Al poco entendemos que no se trata de una procesión. El público está dispuesto en círculo y el dragón ejecuta sus bailes frente a una puerta determinada, donde un señor amojamado de gesto imperturbable sostiene con infinita seriedad una caña de pescar de cuyo extremo penden racimos de frutas y billetes de dólar. El dragón se agita hacia ellos intentando atraparlos (vemos claramente al muchacho de la cabeza estirar hacia arriba los dos brazos a la vez y bajarlos de golpe, pero de alguna manera es un dragón lanzando bocados al aire) al ritmo creciente de una banda de percusión formada por adolescentes vestidos con túnicas de reluciente seda roja. Al verles asomar por debajo las Nike de última hornada el viajero se acuerda de los nazarenos que bajo el capirote llevan tatuajes y piercings.
En la boca del dragón
Debe tratarse de una ceremonia propiciatoria, un negocio que se abre y la comunidad le desea buena fortuna. El tipo de la caña no parece dispuesto a dar facilidades: con admirable economía de gestos hurta una y otra vez los regalos de la boca del dragón, que va mordiendo en el aire, cada vez más cerca. Por ingenua que resulte la pantomima, el hecho es que empezamos a sentirnos involucrados y seguimos cada intento de mordisco con interés creciente. En las celebraciones callejeras hay algo que apela irresistiblemente a una memoria más antigua que uno, si es que eso significa algo. El caso es que, por más que se sofistique la industria del entretenimiento, uno sigue bajando a la calle cada vez que oye tambores.
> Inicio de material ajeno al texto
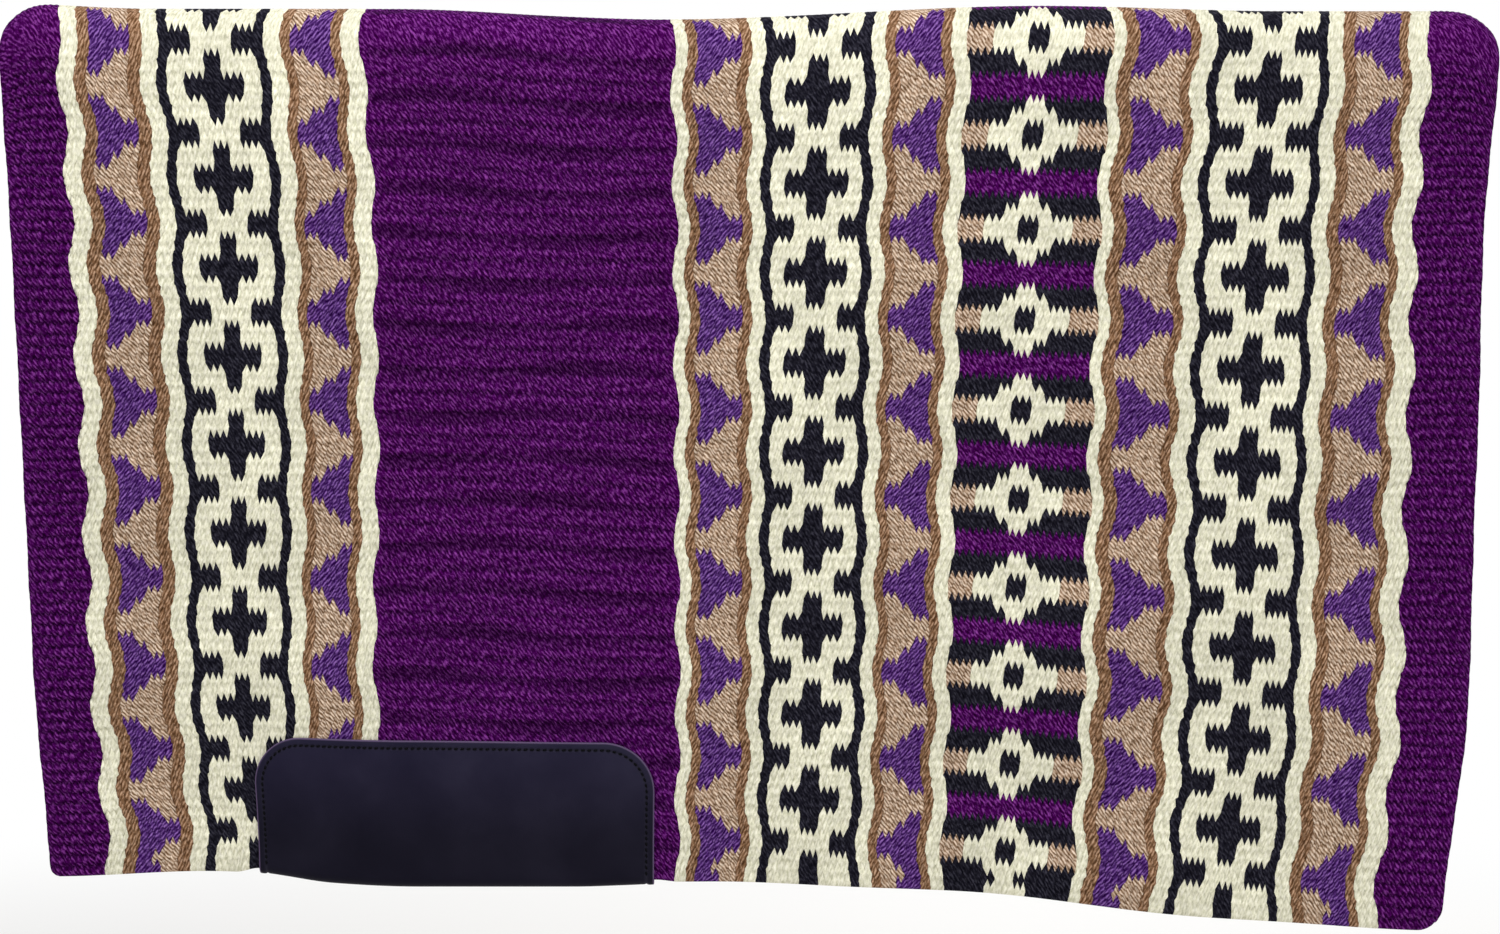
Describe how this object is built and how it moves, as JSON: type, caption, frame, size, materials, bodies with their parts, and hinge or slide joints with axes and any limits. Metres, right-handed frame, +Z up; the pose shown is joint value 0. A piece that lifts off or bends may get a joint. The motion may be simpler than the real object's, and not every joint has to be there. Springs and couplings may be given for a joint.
{
  "type": "saddle blanket",
  "caption": "Thick woven wool saddle blanket folded over a thin rail, with cross, triangle and diamond weft bands and a wear leather wrapped round each side's hem.",
  "frame": {"origin": "middle of the rail's top, where the fold's inner face rests on the blanket's spine line", "axes": "+X towards the rear edge, -Y the near side, +Z up as the blanket hangs"},
  "size_m": [0.864, 0.0542, 0.5324],
  "materials": {
    "purple_wool": "deep purple weft-faced wool, ribbed",
    "cream_wool": "cream weft-faced wool, ribbed",
    "black_wool": "black weft-faced wool, ribbed",
    "brown_wool": "brown weft-faced wool",
    "tan_wool": "marled tan weft-faced wool",
    "violet_wool": "violet weft-faced wool",
    "wear_leather": "smooth blue-black leather, satin",
    "seam_thread": "dark waxed sewing thread"
  },
  "bodies": {
    "spine": {"front_border_spine": "purple_wool", "front_cross_band_spine": "cream_wool", "field_spine": "purple_wool", "middle_cross_band_spine": "cream_wool", "diamond_band_spine": "black_wool", "rear_cross_band_spine": "cream_wool", "rear_border_spine": "purple_wool"},
    "near_flap": {"front_border_near": "purple_wool", "front_cross_band_near": "cream_wool", "field_near": "purple_wool", "middle_cross_band_near": "cream_wool", "diamond_band_near": "black_wool", "rear_cross_band_near": "cream_wool", "rear_border_near": "purple_wool", "wear_leather_near": "wear_leather", "seam_thread_near_outside": "seam_thread", "seam_thread_near_inside": "seam_thread"},
    "off_flap": {"front_border_off": "purple_wool", "front_cross_band_off": "cream_wool", "field_off": "purple_wool", "middle_cross_band_off": "cream_wool", "diamond_band_off": "black_wool", "rear_cross_band_off": "cream_wool", "rear_border_off": "purple_wool", "wear_leather_off": "wear_leather", "seam_thread_off_outside": "seam_thread", "seam_thread_off_inside": "seam_thread"}
  },
  "joints": [
    {"name": "near_flap_hinge", "type": "hinge", "parent": "spine", "child": "near_flap", "pos_m": [0, -0.01428, 0.00158], "axis": [-1, 0, 0], "range_deg": [0, 90]},
    {"name": "off_flap_hinge", "type": "hinge", "parent": "spine", "child": "off_flap", "pos_m": [0, 0.01428, 0.00158], "axis": [1, 0, 0], "range_deg": [0, 90]}
  ]
}
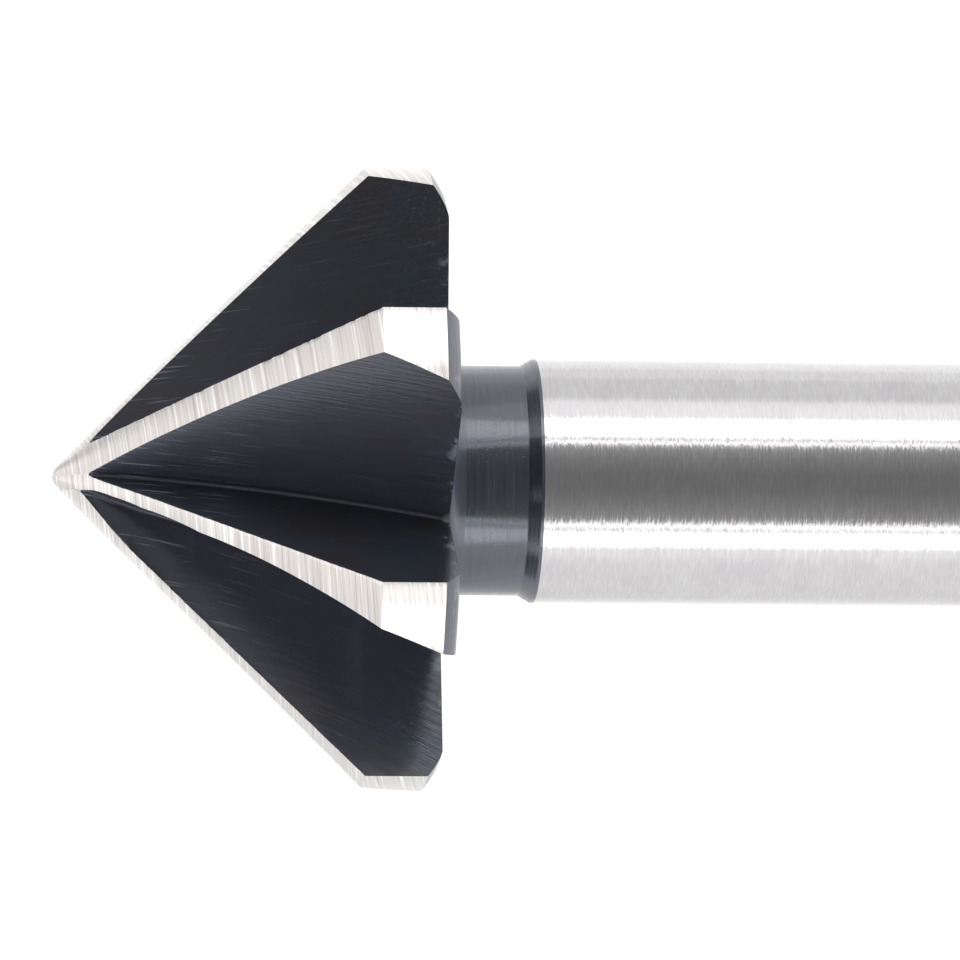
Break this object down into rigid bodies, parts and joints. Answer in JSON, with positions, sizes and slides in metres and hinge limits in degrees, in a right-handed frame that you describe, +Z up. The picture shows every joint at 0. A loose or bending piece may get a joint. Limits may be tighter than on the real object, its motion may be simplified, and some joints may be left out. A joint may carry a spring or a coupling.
{
  "type": "countersink bit",
  "caption": "Conical fluted cutter head with a 90 degree point, a short relieved neck and a plain round shank, in one piece.",
  "frame": {"origin": "on the surface the bit lies on, under the middle of its bounding box", "axes": "+Z up as the bit lies at rest on two teeth and the rim of its shank; +X from the point towards the shank's end, whose axis runs 6.5 degrees downhill"},
  "size_m": [0.0628, 0.0204, 0.0201],
  "materials": {
    "high_speed_steel": "ground bright on the lands and the shank, black oxide in the flutes and on the neck"
  },
  "bodies": {
    "root": {"countersink_bit": "high_speed_steel"}
  },
  "joints": []
}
Poco a poco el dragón ha ido haciendo presa, se ha quedado con los billetes en la boca y en una última sacudida de las fauces termina de soltar la fruta. Mientras estallan los aplausos vemos salir disparada una naranja en un arco perfecto y lentísimo hacia nosotros. De repente nos encontramos en una película de high school: el campeonato de béisbol, el chico torpón que no sabía atrapar la pelota y que el entrenador ha sacado a regañadientes, por lesión del capitán; último minuto de partido, el montaje que intercala planos de la bola cayendo, las animadoras con los pompones congelados en el aire, el público que grita con esa horrible voz distorsionada que ponen en la cámara lenta; flashback al patio trasero de casa, las tardes con el padre lanzando una y otra vez, hijo mío puedes hacerlo, sólo tienes que tener fe; súbita vuelta a la realidad, estruendo de tambores y aplausos, las miradas que convergen hacia el viajero, la naranja cayendo directamente hacia sus manos que súbitamente se vuelven de trapo y la dejan caer al suelo. Lástima de apoteosis.